Learning to sink AND swim. Not necessarily in that order


I was down by Coniston Water early one cold morning last October, out for a walk with my dog. I spotted what looked like a canoe coming out from the mist, and I went to investigate further. I could only see the paddles through the mist as they splashed one, then the other, but something wasn’t quite right. As it got closer I realised it wasn’t a canoe at all, but a swimmer using enormous swim paddles. Why would you do that, I thought? As I got down to the shore there were a couple of marshalls and I asked them what was going on. Swim run was the answer, the new sport I’d heard a little bit about but never seen. Having just got back from a major triathlon event I was looking for a new challenge and this seemed like fun so I stayed and watched for a while, then followed some of the runners. I couldn’t get over how much everyone seemed to be enjoying themselves. I’m not saying they weren’t trying but there was none of the “desperation” I tend to feel when I’m racing tri. I spoke to some of the competitors at a checkpoint and the focus was on the adventure and the camaraderie rather than just speed and times. Added to that, the checkpoint was stocked with a great range of cakes - this was my kind of event!


I entered Breca Buttermere, having recruited 3 of my triathlon club mates, and we started to discover more about this sport. “Yes, you swim in your trainers and run in your wetsuit” I explained to my long-suffering wife. “Why?” was her innocent response. Well, that took some explaining but I think she was just glad I was having a year off triathlon so she was happy with that. After all, she had been my support team through a lot of good and bad events so I guess a change felt as good as a rest.


All I had to do was figure out how to train for this. I’m a triathlon coach and a swim teacher, so the swim and the run in themselves weren’t an issue, but the combination was unfamiliar. Through the winter I trained pretty much as I would for triathlon, but I reduced the bike training and increased the swim element. I also did a few recce runs along the course and then ran the Derwent Dawdle which shares a lot of the course. The real tester though, was going to be how I would be able to cope with the fundamental “swim in your trainers, run in your wetsuit” aspect.

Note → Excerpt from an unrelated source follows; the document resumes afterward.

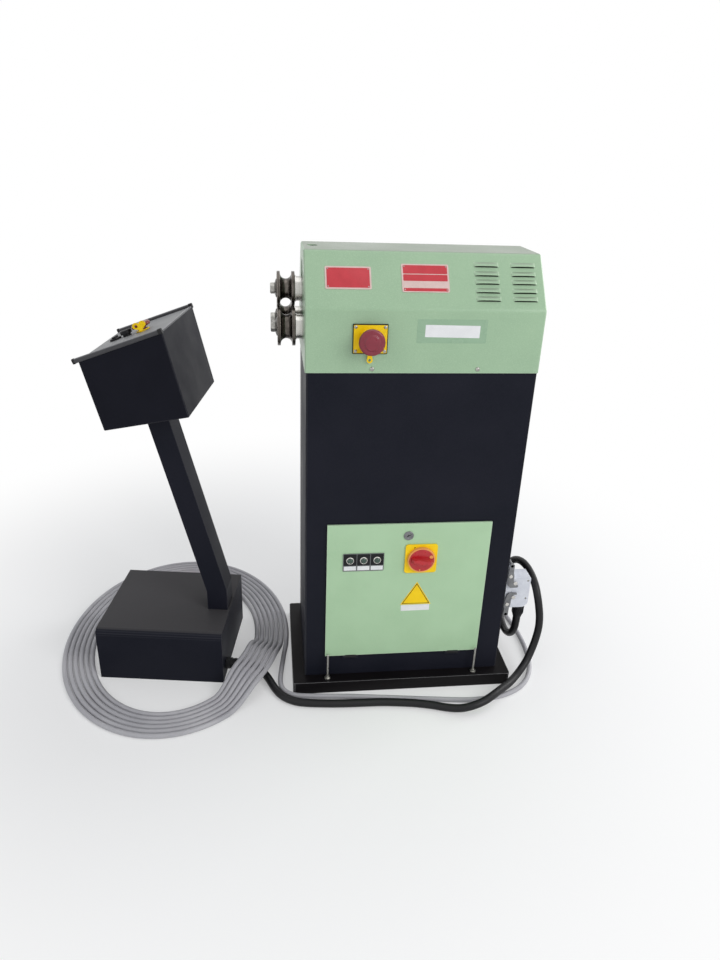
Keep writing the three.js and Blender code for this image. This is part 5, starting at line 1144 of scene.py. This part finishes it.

As soon as May came round I went to my local open water venue and gave it a try. My first outing was interesting, mainly for the curious gazes of the other swimmers as I went round with my trainers on and some paddles. A friend said I went past him and he thought it was someone who’d forgotten to take their trainers off! As I tried to get out of the water I fell back, dizzy from the swim. I normally wear ear plugs which prevents this, but I decided that I couldn’t be taking earplugs in and out all day on a swim run so left them. I staggered out of the water and ran off causing much amusement amongst the regulars. The dizziness wore off, but not before I had narrowly avoided falling into the ditch at the side of the road. A passing runner asked me if I was alright, and stayed with me. I had to explain to him what a swim run was, by which time I was recovered enough for him to leave me. As I ran through the estate a woman walking her dog stopped in her tracks and just stared at me. Not surprising really, as I was running through a housing estate on a Sunday afternoon wearing a rubber suit with a large piece of sponge strapped to my leg and carrying goggles, a rubber hat and two hand-shaped pieces of plastic! I was also making a loud sloshing sound, with all the water that was trapped everywhere.


I carried on, wishing I’d brought an explanatory note to hand out to everyone I ran past, and back to the lake where I ran straight in, to the astonishment of some swimmers getting ready and taking off their flip-flops. I forgot to put on my goggles and paddles, so had to immediately roll over onto my back and sort that lot out. I discovered how difficult it is to work out which is the left paddle and which is right one while you’re floating in a lake, and I’ve now written “L” and “R” in big letters on the paddles. When I’m at the triathlon club swim nights at the pool they wonder why I’m so stupid that I need that sort of clue, but they don’t understand. Bless them, they are only triathletes! As I finally got going my goggles steamed up so much with the heat from the run that I couldn’t see where I was going so zig-zagged my way to the first buoy before they cleared. More anti-fog next time. I repeated this 4 times, each time staggering out of the water, each time running the gauntlet of the estate locals. I was so hot (I had my full wetsuit on as I hadn’t yet got a swim-run one) I was bright red in the face, but happy that I had done this much. Afterwards, I worked out that I had done the equivalent of about 10% of the Breca course, and I have reluctantly switched to the sprint version. I don’t regard this as a defeat, just a decision that pays proper respect to a very tough event.